Supplied entries:
****
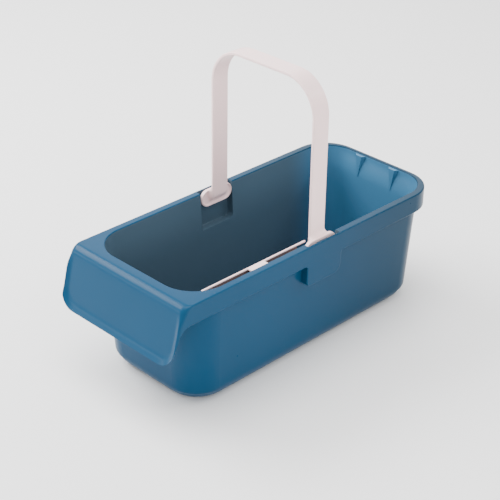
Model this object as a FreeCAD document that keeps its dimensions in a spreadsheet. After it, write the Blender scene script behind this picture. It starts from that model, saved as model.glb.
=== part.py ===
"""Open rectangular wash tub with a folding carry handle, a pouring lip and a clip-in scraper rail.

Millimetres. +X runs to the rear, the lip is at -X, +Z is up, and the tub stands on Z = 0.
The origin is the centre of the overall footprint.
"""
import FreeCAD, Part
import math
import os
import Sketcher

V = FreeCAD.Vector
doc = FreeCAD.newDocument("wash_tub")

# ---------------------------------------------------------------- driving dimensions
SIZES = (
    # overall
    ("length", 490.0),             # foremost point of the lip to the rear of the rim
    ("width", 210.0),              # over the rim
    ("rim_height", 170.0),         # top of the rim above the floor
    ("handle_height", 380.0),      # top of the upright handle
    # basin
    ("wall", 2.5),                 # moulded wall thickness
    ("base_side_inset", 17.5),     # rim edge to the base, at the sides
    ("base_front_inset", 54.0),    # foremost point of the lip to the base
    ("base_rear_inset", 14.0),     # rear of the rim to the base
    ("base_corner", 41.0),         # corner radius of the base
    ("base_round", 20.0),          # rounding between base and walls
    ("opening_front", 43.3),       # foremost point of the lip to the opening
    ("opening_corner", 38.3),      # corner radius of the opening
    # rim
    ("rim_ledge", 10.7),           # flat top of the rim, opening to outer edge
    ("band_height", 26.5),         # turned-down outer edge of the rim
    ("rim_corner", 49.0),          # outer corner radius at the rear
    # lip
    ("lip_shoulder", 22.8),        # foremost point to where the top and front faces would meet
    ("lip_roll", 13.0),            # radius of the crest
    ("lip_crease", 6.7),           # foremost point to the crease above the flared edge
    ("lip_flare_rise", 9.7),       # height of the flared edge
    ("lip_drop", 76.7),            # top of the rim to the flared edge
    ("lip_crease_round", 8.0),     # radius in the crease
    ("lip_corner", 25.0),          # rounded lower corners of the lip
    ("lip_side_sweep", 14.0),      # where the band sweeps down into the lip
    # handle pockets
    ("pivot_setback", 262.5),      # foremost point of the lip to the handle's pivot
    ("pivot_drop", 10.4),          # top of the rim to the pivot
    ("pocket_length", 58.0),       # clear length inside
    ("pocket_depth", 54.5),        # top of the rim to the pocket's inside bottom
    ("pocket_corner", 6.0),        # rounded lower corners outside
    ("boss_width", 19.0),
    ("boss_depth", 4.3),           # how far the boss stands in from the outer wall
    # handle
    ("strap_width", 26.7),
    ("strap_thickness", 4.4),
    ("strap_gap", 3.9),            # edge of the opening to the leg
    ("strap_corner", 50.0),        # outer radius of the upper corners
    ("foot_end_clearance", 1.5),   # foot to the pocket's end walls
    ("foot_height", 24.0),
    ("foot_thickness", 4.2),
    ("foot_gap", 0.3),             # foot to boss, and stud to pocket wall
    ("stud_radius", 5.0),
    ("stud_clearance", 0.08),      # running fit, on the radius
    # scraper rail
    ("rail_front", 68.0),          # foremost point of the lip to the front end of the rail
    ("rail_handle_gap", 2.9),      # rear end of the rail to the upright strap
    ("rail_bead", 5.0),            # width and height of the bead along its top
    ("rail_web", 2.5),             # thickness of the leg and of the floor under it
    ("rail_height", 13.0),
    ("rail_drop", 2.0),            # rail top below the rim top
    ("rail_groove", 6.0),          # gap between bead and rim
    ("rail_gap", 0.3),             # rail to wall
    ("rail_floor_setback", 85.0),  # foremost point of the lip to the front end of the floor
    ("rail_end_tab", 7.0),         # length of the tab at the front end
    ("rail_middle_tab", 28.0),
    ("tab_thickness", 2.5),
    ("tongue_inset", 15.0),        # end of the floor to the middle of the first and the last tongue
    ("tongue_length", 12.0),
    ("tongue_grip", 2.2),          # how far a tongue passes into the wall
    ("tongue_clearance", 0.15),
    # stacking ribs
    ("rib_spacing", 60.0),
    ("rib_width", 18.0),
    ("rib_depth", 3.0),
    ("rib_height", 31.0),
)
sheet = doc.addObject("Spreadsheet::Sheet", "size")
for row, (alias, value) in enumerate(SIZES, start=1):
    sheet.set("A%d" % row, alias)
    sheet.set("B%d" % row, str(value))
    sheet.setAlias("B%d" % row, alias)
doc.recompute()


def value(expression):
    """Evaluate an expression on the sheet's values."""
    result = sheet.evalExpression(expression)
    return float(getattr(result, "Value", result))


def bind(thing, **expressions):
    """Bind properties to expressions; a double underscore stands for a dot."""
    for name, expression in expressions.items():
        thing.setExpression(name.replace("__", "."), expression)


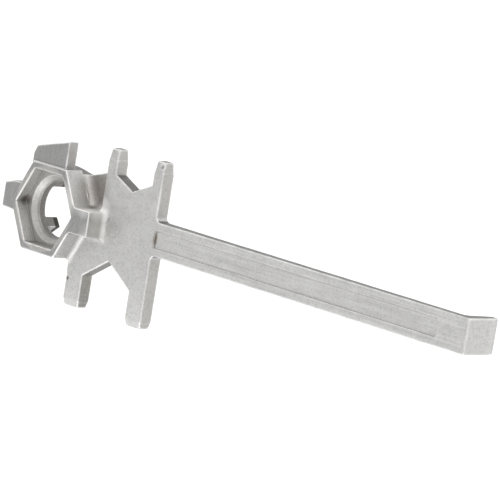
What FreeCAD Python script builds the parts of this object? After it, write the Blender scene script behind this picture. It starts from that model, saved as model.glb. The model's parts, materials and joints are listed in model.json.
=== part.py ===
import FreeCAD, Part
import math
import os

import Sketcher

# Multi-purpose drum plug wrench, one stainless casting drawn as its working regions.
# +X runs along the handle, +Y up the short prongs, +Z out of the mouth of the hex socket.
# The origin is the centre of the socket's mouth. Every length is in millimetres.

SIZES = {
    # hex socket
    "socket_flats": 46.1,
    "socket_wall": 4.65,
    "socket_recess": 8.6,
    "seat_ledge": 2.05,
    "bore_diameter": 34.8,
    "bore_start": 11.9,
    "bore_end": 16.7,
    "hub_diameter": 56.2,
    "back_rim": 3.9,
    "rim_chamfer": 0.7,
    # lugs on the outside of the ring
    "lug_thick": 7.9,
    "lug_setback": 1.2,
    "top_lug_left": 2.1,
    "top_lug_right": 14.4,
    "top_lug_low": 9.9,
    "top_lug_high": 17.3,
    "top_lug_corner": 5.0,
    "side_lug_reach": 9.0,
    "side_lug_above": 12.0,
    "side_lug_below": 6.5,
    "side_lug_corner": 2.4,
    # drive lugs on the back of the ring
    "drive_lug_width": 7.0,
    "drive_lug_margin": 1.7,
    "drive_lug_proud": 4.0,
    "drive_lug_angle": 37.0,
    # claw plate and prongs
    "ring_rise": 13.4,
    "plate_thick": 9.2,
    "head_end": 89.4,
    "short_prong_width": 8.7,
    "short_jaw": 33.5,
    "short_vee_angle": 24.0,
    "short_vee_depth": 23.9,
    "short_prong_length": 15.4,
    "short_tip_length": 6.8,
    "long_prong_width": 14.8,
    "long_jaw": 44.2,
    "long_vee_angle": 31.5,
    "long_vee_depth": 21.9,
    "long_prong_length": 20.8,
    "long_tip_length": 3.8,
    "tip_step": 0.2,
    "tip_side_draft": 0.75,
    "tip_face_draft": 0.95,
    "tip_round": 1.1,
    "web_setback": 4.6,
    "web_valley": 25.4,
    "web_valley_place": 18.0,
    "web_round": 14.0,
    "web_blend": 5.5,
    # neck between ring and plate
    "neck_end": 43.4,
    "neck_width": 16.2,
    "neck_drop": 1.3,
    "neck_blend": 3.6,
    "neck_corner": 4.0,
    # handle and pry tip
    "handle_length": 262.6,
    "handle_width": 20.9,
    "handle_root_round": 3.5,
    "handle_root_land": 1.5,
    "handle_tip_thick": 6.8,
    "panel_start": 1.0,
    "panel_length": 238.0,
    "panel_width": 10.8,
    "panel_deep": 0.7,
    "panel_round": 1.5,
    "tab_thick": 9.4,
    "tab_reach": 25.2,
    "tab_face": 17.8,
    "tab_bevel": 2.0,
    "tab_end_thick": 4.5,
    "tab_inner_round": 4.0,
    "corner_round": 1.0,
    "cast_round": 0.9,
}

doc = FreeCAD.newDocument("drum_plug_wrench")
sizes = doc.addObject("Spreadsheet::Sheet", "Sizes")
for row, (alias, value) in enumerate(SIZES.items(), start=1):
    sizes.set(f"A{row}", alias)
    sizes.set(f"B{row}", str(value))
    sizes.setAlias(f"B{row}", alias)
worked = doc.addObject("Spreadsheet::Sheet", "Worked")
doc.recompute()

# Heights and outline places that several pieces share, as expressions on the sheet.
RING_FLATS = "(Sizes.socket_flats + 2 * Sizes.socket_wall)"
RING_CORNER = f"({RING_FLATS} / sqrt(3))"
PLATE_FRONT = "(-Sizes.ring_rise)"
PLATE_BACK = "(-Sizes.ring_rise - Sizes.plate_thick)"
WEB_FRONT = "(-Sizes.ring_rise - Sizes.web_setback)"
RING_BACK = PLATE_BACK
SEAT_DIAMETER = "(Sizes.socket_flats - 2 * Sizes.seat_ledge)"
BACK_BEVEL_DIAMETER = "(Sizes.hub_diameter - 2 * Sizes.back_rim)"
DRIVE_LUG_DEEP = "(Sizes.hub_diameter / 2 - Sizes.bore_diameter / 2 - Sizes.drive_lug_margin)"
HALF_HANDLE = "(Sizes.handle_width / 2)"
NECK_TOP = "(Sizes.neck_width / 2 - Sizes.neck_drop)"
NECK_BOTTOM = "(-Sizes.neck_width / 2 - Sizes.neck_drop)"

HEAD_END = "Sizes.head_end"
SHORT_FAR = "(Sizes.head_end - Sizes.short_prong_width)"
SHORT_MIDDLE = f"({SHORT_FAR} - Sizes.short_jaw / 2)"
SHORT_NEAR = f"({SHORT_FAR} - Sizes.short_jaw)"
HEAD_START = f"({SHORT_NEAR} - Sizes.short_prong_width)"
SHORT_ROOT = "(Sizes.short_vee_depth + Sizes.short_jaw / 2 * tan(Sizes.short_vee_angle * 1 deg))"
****
Exercise directions:
Look back at the data above. Transcribe exactly the lines starting at the line that contains "What FreeCAD Python" and ending at the line that contains "# The origin".

Response:
What FreeCAD Python script builds the parts of this object? After it, write the Blender scene script behind this picture. It starts from that model, saved as model.glb. The model's parts, materials and joints are listed in model.json.
=== part.py ===
import FreeCAD, Part
import math
import os

import Sketcher

# Multi-purpose drum plug wrench, one stainless casting drawn as its working regions.
# +X runs along the handle, +Y up the short prongs, +Z out of the mouth of the hex socket.
# The origin is the centre of the socket's mouth. Every length is in millimetres.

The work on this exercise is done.